Косвенным доказательством автобиографичности образа лешего служат и переклички с написанной в том же году «Песней про плотника Иосифа»: «А не дашь — тады пропью долото!» = «Я тады цежу сквозь зубы, / Но уже, конечно, грубо» б [2485] ; «Ты ж жалеешь мне рубля — ах ты, тля!» = «Ах ты, скверная жена!». В обоих случаях герой разговаривает со своей женой и угрожает ей рукоприкладством: «Дай рубля, прибью а то…» = «Я взмахнул своим оружьем — / Смейся, смейся, сатана!».
2485
Вариант исполнения: Москва, у А. Митты, июль 1969; Москва, у И. Саввиной, 02.03.1970; т. н. «Псевдо-Шабельник», 05(?).11.1967.

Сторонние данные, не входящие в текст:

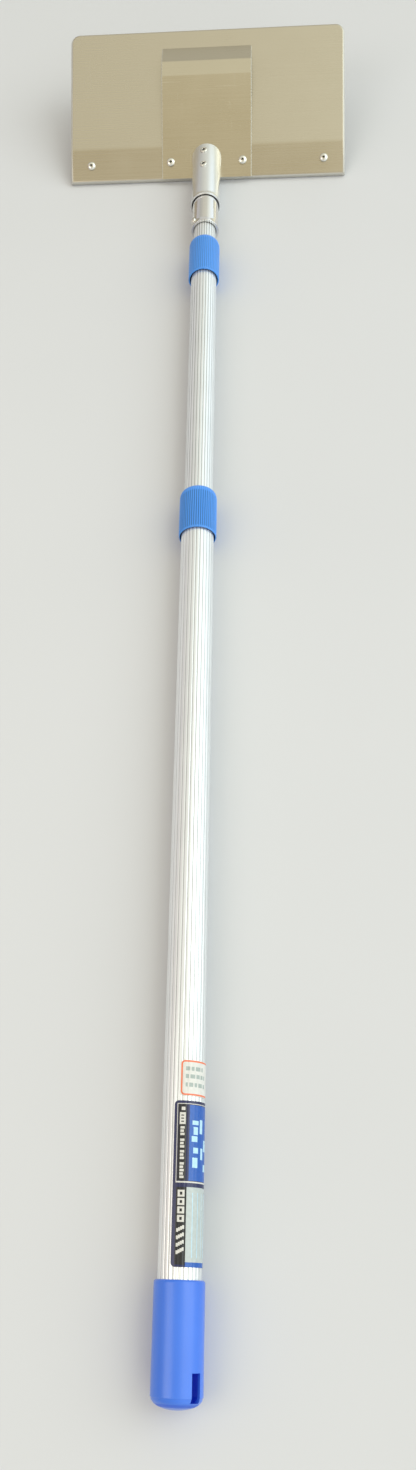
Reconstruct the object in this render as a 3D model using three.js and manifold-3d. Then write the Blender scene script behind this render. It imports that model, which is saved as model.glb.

Остановимся еще раз на обращении к жене и к другим женщинам со стороны лешего (в «Лукоморье» и в «Сказке о том, как лесная нечисть приехала в город») и главного героя «Песни про плотника Иосифа»: «Ты ж жалеешь мне рубля — ах. ты тля!» (леший), «Ах. гнусные бабы!» (леший), «Ах ты. скверная жена!» (плотник Иосиф) [2486] . А впервые похожее обращение появилось в том же «Красном, зеленом»: «Бабу ненасытную, стерву неприкрытую…». И поскольку эта «стерва» названа неприкрытой, в черновиках песни «Про любовь в каменном веке» лирический герой скажет ей: «Оденься поприличней и прикрой / Свои уста и прочие места» /2; 472/.
2486
Похожее обращение к врагам встречается в «Песне-сказке про нечисть» и в «Сказке о несчастных лесных жителях»: «Свистнул, гикнул: “Ах ты. рожа, гад, заморский паразит!”» (АР-11-8), «Ах ты. гнусный фабрикант!» /2; 34/. Подробнее об этом — в главе «Тема пыток» (с. 678 — 679).
Кроме того, в последней песне получают развитие еще некоторые мотивы из «Лукоморья», где леший обращается к лешачихе: «Дай рубля…» = «А ну, отдай мой каменный топор…»; «..прибью а то…» = «Тебя пока не бьют. <.. > До трех считаю — после задушу!»; «Я — добытчик али кто?» = «Я — глава и мужчина я!». А угроза избиения возникнет позднее в «Диалоге у телевизора»: «Но врежу — так закувыркаешься!» (АР-8-184), — что восходит к песне «Я женщин не бил до семнадцати лет»: «И справа, и слева / Я ей основательно врезал».